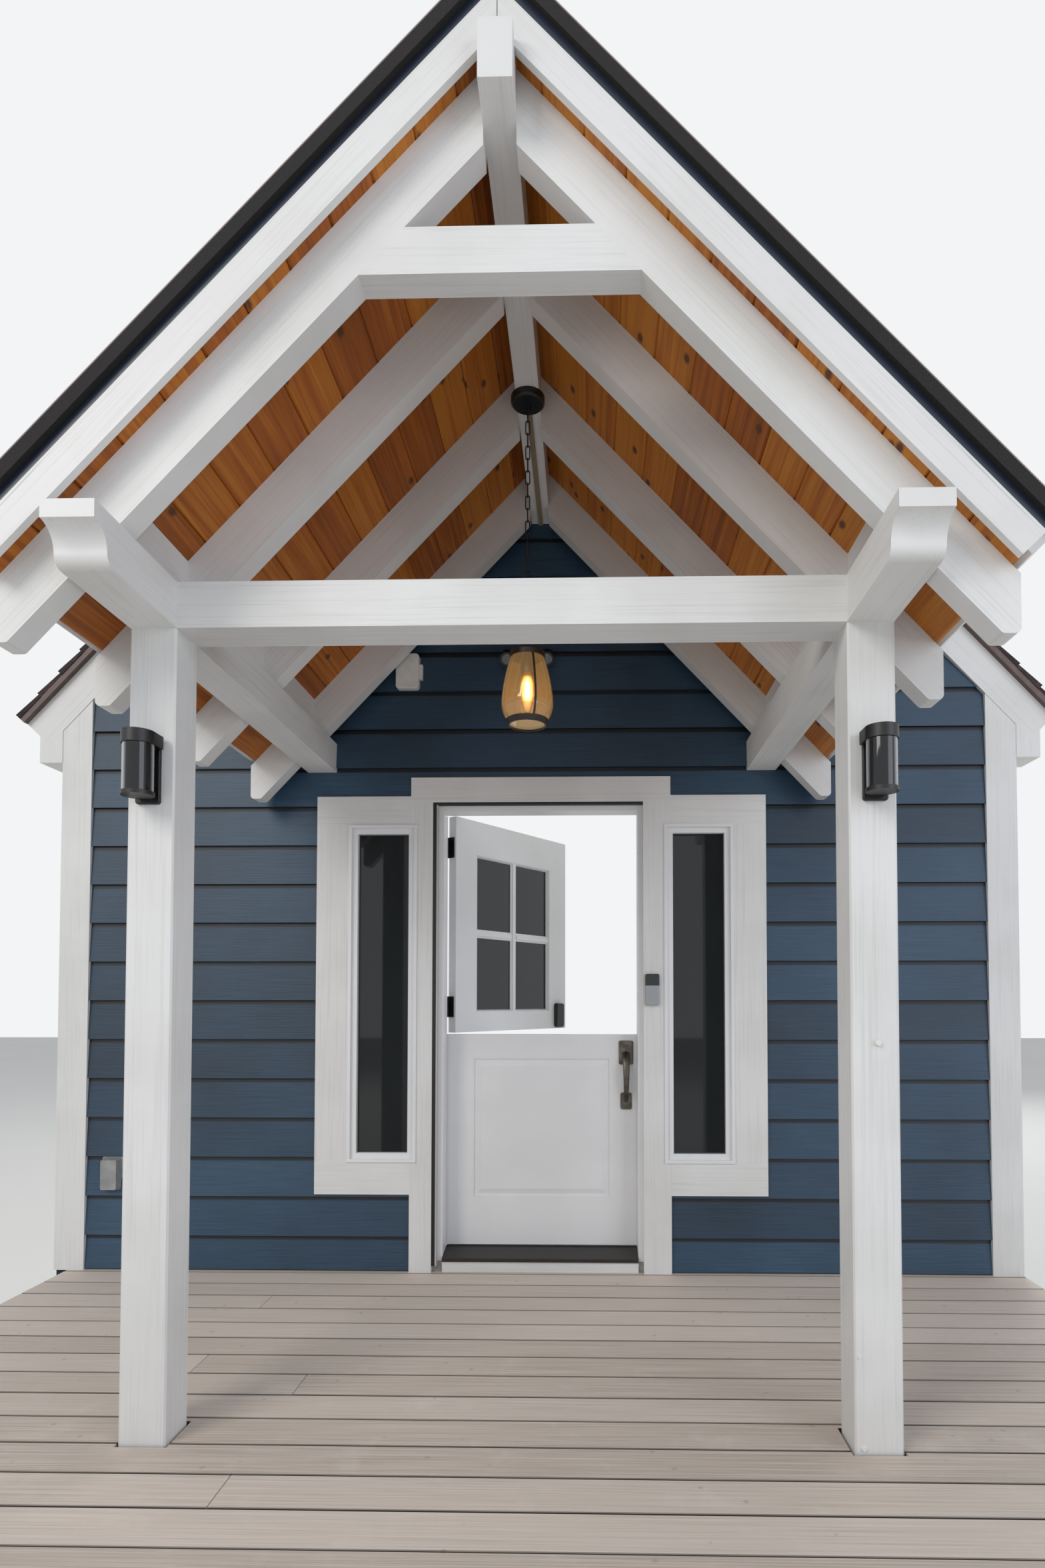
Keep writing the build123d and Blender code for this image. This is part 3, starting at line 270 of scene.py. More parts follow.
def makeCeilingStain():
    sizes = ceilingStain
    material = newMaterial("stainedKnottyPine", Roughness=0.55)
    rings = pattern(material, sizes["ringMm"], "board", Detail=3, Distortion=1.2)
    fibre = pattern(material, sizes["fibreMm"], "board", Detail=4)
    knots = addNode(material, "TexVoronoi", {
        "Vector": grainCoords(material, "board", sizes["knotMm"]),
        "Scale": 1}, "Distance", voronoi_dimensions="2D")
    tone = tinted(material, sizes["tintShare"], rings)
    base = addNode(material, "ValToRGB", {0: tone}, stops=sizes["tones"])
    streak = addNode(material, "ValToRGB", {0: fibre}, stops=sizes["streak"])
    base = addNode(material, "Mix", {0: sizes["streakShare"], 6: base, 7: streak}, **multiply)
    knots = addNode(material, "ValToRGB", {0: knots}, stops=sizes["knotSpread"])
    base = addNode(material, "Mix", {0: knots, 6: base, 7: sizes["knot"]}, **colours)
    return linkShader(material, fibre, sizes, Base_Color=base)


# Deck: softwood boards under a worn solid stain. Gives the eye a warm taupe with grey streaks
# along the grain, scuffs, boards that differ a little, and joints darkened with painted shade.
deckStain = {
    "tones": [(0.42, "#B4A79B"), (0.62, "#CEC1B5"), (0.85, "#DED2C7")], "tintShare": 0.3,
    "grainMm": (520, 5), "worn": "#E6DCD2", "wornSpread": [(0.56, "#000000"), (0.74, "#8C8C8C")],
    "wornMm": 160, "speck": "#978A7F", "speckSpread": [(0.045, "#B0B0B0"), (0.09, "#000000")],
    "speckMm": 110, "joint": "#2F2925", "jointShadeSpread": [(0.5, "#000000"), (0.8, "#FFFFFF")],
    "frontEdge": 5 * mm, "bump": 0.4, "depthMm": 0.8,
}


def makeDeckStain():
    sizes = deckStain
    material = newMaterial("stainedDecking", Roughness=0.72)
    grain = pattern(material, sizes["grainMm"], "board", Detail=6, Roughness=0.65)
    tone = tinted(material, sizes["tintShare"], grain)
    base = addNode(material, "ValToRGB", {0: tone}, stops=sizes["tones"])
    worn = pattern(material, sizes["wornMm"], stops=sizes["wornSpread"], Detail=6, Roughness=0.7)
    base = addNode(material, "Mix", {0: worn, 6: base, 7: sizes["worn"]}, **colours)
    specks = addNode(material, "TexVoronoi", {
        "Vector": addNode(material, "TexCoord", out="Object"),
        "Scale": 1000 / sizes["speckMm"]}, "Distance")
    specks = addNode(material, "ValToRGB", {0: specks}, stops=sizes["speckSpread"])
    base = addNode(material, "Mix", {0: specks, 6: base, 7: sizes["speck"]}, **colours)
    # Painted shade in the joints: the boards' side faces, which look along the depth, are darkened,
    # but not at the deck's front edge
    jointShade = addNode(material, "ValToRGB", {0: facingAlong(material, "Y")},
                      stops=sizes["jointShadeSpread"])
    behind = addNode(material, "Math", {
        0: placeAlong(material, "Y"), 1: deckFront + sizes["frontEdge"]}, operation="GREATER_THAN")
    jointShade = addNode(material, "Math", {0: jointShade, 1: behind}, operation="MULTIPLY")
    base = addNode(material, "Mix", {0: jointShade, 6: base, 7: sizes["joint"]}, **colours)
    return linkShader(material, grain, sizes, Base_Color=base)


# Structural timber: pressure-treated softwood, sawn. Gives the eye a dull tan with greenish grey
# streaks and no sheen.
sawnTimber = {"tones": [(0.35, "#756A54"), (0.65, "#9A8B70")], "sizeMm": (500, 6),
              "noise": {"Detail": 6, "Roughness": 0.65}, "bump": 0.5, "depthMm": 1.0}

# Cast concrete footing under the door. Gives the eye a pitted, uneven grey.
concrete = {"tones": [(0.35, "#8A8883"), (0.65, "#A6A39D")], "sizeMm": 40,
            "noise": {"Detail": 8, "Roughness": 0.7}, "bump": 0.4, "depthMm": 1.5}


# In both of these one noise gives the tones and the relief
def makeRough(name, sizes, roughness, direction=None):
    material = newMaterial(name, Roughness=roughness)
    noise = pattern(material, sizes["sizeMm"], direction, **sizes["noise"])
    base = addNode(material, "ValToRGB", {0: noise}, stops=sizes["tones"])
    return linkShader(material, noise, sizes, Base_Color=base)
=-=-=
Please give an exact restatement of only the lines from the beginning of the material above to the line with "return linkShader(material, fibre, sizes, Base_Color=base)", inclusive.

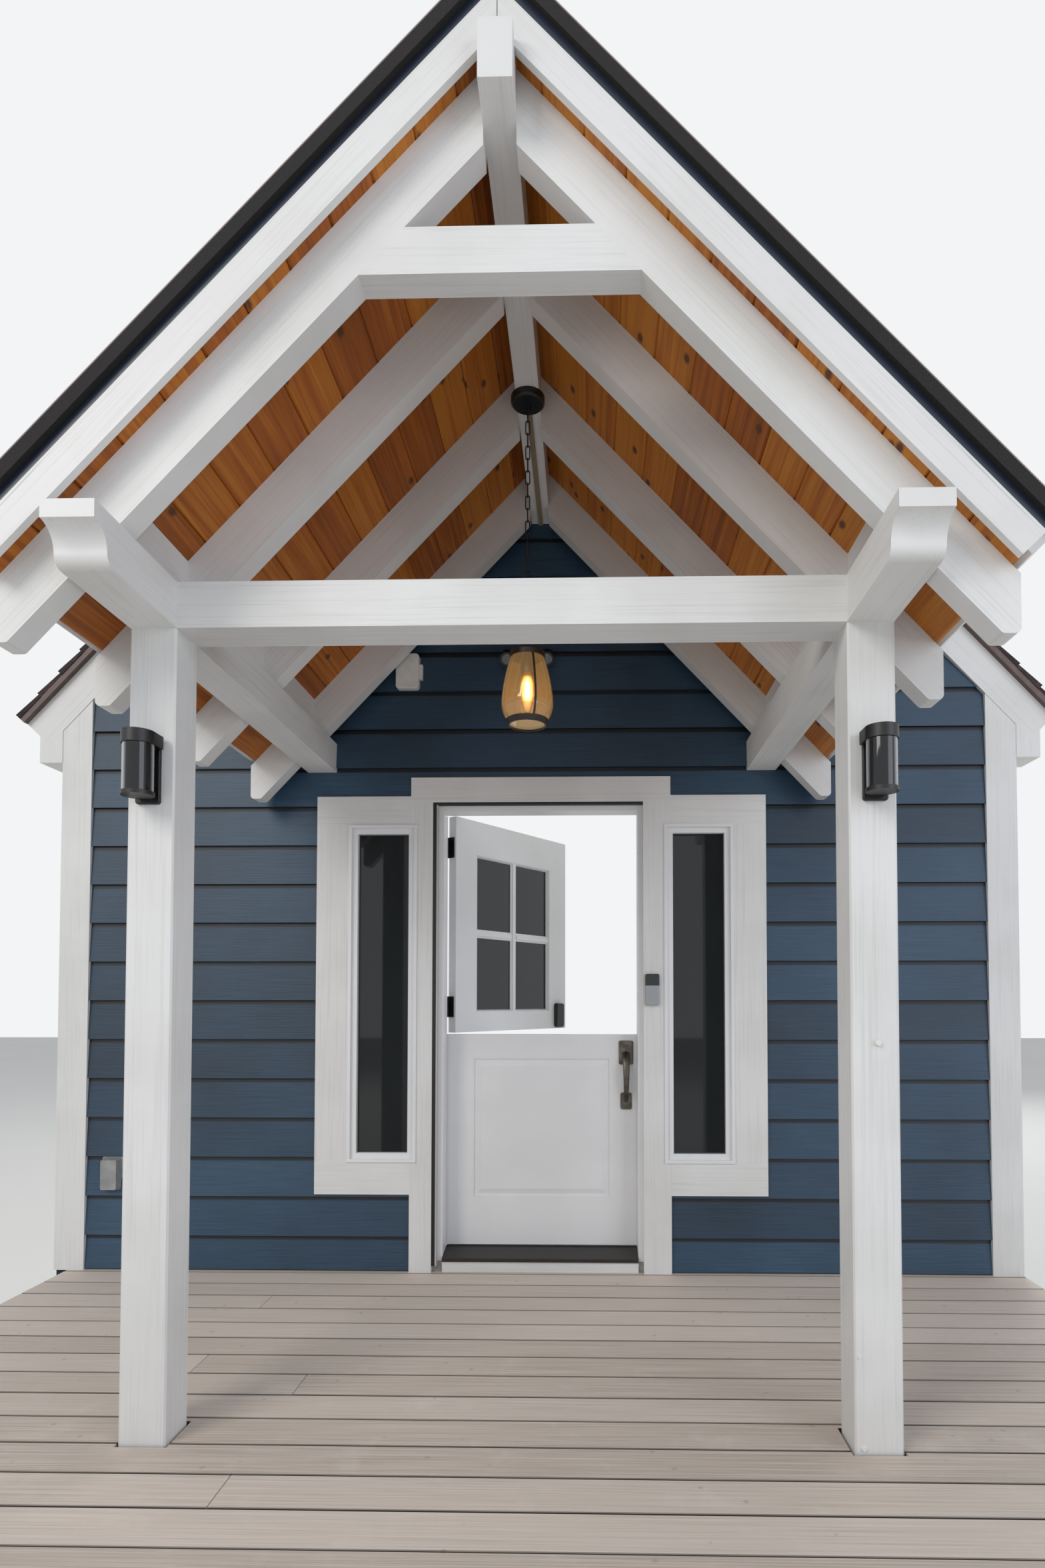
Keep writing the build123d and Blender code for this image. This is part 3, starting at line 270 of scene.py. More parts follow.
def makeCeilingStain():
    sizes = ceilingStain
    material = newMaterial("stainedKnottyPine", Roughness=0.55)
    rings = pattern(material, sizes["ringMm"], "board", Detail=3, Distortion=1.2)
    fibre = pattern(material, sizes["fibreMm"], "board", Detail=4)
    knots = addNode(material, "TexVoronoi", {
        "Vector": grainCoords(material, "board", sizes["knotMm"]),
        "Scale": 1}, "Distance", voronoi_dimensions="2D")
    tone = tinted(material, sizes["tintShare"], rings)
    base = addNode(material, "ValToRGB", {0: tone}, stops=sizes["tones"])
    streak = addNode(material, "ValToRGB", {0: fibre}, stops=sizes["streak"])
    base = addNode(material, "Mix", {0: sizes["streakShare"], 6: base, 7: streak}, **multiply)
    knots = addNode(material, "ValToRGB", {0: knots}, stops=sizes["knotSpread"])
    base = addNode(material, "Mix", {0: knots, 6: base, 7: sizes["knot"]}, **colours)
    return linkShader(material, fibre, sizes, Base_Color=base)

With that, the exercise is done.